EMPLOYMENT APPEAL TRIBUNAL
58 VICTORIA EMBANKMENT, LONDON EC4Y 0DS
             At the Tribunal
             On 18 October 2000

Before

HIS HONOUR JUDGE J R REID QC

MR J R CROSBY

LORD DAVIES OF COITY CBE



ADVENA LTD APPELLANT

MS D J HARRISON RESPONDENT


Transcript of Proceedings

JUDGMENT

PRELIMINARY HEARING – EX PARTE

© Copyright 2000


    APPEARANCES

     

    For the Appellants MR J ADCOCK
    (Representative)
    Advena Ltd
    Milnwood
    13 North Parade
    Horsham
    West Sussex
    RH12 2BT
       


     

    JUDGE REID QC: This is an ex parte preliminary hearing in the appeal by Advena Ltd against the decision of an Employment Tribunal held at Brighton by which they held that the applicant, the respondent to the appeal, was unfairly dismissed and that the appellant should pay compensation for unfair dismissal in sum of £4,098.

  1. The hearing before the tribunal was conducted in the absence of any representative of Advena Ltd. Mr Adcock, the moving spirit, if I can put it that way of Advena Ltd, had business difficulties and so put in written representations. Those written representations dealt with the complaints which were made in the from IT1 which culminated in this paragraph:
  2. "I claim unfair dismissal due to my pregnancy and unlawful sex discrimination. I do not believe that this was a genuine redundancy."

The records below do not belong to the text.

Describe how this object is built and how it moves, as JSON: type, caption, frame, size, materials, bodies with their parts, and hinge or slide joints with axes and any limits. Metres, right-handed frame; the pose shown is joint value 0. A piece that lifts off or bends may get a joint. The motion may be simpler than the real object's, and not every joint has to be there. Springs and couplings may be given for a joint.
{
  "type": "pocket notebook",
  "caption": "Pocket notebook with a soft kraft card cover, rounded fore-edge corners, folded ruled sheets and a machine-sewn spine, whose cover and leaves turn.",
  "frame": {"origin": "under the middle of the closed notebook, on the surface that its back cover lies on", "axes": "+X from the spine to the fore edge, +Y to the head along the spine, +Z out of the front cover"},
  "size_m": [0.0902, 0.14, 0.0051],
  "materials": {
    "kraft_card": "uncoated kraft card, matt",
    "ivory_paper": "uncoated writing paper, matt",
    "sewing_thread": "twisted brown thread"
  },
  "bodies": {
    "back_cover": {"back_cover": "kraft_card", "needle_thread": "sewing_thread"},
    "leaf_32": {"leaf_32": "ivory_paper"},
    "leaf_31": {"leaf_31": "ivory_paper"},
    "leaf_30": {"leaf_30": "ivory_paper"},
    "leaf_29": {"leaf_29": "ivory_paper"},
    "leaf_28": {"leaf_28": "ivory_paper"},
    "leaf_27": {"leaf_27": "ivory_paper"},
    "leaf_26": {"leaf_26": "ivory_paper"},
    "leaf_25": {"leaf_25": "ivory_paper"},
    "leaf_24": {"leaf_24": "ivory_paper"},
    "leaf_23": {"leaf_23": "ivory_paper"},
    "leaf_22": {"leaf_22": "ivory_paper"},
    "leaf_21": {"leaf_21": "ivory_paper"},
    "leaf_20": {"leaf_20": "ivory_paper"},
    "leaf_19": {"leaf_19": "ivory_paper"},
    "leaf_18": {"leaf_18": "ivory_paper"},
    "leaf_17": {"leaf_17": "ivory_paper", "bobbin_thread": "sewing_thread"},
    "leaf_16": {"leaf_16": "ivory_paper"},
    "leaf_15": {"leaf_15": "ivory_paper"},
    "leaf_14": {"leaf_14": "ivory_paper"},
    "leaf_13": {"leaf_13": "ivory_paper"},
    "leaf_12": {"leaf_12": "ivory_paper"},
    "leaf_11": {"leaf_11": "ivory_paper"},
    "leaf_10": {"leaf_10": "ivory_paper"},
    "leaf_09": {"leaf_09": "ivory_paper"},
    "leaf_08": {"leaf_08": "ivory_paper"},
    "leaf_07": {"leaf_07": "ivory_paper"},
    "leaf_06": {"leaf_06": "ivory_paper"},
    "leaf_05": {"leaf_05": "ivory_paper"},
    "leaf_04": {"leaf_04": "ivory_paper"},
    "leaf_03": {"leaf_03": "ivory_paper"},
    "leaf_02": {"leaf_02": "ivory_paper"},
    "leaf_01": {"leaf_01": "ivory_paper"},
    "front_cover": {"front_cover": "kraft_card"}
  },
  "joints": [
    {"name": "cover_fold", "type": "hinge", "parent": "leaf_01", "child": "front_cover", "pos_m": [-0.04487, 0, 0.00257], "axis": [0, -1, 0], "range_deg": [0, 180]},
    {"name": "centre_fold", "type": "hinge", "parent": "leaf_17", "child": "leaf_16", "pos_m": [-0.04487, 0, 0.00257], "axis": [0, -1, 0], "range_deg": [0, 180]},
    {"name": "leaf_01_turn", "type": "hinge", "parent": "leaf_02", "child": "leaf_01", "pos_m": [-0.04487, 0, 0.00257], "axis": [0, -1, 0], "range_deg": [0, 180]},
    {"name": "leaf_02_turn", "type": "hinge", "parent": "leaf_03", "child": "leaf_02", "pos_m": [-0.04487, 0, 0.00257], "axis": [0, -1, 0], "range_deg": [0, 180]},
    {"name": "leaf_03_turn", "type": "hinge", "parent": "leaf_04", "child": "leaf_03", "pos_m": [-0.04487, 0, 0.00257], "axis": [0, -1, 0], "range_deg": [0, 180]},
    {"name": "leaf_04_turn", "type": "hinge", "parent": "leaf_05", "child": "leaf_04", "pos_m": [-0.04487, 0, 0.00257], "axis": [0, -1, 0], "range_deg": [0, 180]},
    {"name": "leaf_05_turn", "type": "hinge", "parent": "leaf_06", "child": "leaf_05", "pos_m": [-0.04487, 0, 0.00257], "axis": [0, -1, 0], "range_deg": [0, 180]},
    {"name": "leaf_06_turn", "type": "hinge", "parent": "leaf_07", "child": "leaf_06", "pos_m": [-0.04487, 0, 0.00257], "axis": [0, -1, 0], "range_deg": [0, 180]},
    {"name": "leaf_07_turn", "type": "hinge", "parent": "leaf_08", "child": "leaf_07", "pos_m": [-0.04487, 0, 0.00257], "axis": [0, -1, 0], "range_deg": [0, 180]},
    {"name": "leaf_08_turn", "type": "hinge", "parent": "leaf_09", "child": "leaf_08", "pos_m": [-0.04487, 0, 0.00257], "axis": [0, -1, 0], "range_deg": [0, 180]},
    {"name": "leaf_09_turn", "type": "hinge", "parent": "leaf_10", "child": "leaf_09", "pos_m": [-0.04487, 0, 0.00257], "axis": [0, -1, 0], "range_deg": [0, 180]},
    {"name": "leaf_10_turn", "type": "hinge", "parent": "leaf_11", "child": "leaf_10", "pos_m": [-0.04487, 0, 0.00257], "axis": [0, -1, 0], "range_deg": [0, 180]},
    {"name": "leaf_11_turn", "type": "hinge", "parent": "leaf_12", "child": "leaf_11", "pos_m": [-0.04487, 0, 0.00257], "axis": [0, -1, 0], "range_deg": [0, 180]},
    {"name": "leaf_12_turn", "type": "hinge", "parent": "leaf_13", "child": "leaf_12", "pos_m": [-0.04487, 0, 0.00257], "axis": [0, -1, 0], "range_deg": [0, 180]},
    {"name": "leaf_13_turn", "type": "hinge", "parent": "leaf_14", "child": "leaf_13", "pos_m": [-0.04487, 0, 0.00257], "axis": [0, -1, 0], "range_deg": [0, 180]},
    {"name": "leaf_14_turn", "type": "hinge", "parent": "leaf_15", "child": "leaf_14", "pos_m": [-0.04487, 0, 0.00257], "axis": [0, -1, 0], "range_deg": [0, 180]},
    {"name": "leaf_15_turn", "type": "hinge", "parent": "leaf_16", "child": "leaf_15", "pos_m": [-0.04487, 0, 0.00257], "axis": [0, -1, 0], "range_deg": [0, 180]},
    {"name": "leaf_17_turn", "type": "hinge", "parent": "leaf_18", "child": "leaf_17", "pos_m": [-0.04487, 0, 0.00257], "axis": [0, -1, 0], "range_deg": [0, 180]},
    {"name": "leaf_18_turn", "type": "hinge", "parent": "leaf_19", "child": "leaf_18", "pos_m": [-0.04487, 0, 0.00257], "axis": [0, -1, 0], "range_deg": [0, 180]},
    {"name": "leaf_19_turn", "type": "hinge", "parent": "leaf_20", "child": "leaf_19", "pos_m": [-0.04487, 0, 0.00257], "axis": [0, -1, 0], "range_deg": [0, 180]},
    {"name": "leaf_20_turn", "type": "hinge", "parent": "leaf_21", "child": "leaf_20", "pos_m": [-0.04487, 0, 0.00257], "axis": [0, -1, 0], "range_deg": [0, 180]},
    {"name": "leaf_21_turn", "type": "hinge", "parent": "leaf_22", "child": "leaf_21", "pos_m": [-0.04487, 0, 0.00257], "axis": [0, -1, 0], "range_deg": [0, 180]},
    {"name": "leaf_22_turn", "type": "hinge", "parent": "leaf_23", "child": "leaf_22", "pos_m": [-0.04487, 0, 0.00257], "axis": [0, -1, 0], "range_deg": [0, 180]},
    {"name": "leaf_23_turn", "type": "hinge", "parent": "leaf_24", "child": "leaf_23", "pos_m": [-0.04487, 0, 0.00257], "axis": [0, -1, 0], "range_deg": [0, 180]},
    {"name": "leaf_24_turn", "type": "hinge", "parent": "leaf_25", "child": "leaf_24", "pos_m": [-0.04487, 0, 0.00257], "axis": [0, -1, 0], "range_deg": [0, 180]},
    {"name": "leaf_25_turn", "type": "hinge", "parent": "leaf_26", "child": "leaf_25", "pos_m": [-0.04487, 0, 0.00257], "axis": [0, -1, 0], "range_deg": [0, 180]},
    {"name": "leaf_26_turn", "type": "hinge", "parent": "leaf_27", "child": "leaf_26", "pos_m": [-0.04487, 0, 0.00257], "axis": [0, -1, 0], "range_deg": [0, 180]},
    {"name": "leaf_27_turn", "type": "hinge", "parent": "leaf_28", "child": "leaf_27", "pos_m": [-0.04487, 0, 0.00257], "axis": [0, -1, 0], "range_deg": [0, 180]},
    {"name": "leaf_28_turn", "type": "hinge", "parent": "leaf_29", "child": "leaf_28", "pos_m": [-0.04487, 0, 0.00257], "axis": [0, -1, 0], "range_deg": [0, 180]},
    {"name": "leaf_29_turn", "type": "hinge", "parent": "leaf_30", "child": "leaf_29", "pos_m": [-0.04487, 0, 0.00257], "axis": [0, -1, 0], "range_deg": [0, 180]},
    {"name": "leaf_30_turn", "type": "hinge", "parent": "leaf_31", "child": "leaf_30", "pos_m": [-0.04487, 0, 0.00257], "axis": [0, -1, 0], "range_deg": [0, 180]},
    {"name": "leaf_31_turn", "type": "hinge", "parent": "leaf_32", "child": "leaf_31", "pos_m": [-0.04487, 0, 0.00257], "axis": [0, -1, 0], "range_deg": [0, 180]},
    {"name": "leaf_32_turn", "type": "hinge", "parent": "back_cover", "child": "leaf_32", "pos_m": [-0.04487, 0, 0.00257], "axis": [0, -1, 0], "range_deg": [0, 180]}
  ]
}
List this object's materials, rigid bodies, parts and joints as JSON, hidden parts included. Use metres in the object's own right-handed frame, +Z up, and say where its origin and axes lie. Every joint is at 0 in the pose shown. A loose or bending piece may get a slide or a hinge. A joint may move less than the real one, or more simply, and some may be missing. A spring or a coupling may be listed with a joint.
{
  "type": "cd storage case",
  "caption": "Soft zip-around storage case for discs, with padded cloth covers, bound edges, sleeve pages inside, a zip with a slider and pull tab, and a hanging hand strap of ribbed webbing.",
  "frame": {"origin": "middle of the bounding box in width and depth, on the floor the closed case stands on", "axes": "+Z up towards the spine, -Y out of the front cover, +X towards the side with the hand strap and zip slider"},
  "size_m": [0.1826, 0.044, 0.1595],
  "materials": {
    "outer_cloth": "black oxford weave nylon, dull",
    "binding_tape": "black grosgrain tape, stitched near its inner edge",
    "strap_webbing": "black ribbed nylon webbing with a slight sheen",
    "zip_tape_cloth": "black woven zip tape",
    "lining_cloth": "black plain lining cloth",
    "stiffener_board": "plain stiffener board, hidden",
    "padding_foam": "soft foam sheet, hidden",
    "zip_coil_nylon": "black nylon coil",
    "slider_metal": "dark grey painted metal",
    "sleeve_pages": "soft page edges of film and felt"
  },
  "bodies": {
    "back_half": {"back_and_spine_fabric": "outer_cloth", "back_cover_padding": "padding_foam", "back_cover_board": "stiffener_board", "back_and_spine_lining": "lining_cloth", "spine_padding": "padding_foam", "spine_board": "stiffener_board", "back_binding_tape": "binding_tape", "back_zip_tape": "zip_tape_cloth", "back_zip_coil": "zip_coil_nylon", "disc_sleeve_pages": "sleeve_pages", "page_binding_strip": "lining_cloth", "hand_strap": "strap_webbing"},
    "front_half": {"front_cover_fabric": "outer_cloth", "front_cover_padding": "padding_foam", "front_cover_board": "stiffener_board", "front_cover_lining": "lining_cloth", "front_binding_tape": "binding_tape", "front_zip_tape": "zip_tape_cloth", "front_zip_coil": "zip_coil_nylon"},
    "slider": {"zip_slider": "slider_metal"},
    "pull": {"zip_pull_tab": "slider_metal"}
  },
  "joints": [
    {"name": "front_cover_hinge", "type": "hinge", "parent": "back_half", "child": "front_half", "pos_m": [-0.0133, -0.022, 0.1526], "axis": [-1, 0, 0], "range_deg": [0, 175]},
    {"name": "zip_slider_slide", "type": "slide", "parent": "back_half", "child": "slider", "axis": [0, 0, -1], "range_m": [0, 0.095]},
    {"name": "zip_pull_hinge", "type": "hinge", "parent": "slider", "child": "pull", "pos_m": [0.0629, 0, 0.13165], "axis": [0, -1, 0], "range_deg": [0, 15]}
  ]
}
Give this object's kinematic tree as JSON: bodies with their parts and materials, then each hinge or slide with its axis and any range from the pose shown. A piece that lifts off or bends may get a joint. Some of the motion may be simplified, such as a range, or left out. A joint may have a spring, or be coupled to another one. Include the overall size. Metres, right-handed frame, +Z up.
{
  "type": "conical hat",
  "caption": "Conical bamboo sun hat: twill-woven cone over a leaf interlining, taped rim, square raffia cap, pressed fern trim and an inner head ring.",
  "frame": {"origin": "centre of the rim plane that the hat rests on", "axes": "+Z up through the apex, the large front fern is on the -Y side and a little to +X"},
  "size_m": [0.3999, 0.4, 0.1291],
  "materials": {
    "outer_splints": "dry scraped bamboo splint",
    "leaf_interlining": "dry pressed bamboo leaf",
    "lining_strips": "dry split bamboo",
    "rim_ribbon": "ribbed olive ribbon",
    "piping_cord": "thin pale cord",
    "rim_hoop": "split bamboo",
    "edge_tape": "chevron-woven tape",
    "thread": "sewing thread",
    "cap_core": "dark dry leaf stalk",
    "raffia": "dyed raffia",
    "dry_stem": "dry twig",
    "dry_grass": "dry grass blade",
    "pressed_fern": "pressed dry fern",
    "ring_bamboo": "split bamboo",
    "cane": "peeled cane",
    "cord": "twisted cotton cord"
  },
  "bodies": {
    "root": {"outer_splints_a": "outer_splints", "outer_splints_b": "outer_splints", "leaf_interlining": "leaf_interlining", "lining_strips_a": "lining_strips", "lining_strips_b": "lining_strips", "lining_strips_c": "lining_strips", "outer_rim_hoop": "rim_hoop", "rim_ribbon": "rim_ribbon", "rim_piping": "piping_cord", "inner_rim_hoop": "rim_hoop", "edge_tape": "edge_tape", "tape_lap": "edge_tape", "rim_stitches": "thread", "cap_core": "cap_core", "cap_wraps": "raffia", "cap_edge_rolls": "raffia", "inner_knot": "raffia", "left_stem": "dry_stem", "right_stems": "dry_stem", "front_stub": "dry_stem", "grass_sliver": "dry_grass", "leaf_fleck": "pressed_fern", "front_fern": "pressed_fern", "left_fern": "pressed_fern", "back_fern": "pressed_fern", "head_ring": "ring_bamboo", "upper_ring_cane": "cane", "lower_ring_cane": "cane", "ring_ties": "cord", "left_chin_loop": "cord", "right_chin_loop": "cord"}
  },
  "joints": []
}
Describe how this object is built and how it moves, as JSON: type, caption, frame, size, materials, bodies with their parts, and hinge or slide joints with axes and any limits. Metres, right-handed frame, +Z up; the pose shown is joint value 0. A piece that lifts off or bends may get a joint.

  3. In the light of that claim it is hardly surprising that Mr Adock's written response on behalf of the company did not deal with the question of whether, there being a genuine redundancy, the dismissal was nonetheless unfair because of the manner in which the redundancy process was carried through, but it was on this ground that the tribunal decided in favour of the applicant. Effectively therefore, Advena Ltd had no opportunity of meeting the case on which the applicant succeeded. Indeed, it looks as if it was a case which was largely brought to light as a result of the investigations of the tribunal.
  4. In those circumstances, it seems clear to us that this is a matter which should go to a full inter partes hearing of the appeal and we so direct.
  5. I should add speaking for my part, that the Appeal Tribunal may also want to look at the question of compensation, but that is a matter which may or may not become relevant at the hearing of the full appeal.
  6. In those circumstances we direct that the matter should go to a full appeal. We direct that it be listed for ½ a day, Category C.
  7. I should add that there was an application for review which was turned down. It does not seem that we need say anything further about that in the light of the fact that the substantive decision is now going to be subject to a full appeal.